Air Pressure and Tire Longevity
When's the last time you checked the air pressure in your tires? If you're like most people, it's been a while. And like most people, your tires are probably under-inflated, too.
Once a month, check the air pressure with a tire pressure gauge when the tires are cold. It's best to do it in the morning before the car's been driven anywhere at all or at least a few hours after its last trip. Even a couple miles on the road can warm up the air inside the tire, causing it to expand and giving you an inaccurate reading. Warm summer days will expand the air inside the tires, too. A cold reading will give an accurate measure of pressure and, once filled, leave room for expansion while you're driving.

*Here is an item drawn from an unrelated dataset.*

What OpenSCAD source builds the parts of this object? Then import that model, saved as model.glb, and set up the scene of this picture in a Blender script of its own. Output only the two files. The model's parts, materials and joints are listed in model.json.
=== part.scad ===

If once a month seems excessive, keep in mind that tires can lose one or two pounds of pressure a month. Neglecting this chore for six months means there's probably a little flat spot on the bottom of the tire where it meets the road. Having more tire in contact with the road means more surface area to wear out -- not to mention the fact that it can negatively affect your gas mileage, too.
Newer cars equipped with tire pressure monitoring systems (TPMS) lend a hand in the air pressure department. The basic systems alert the driver when a tire is low and going flat with an exclamation point inside a tire symbol on the dashboard. Other more sophisticated systems offer the tire pressure readings for each tire -- no pressure gauge required.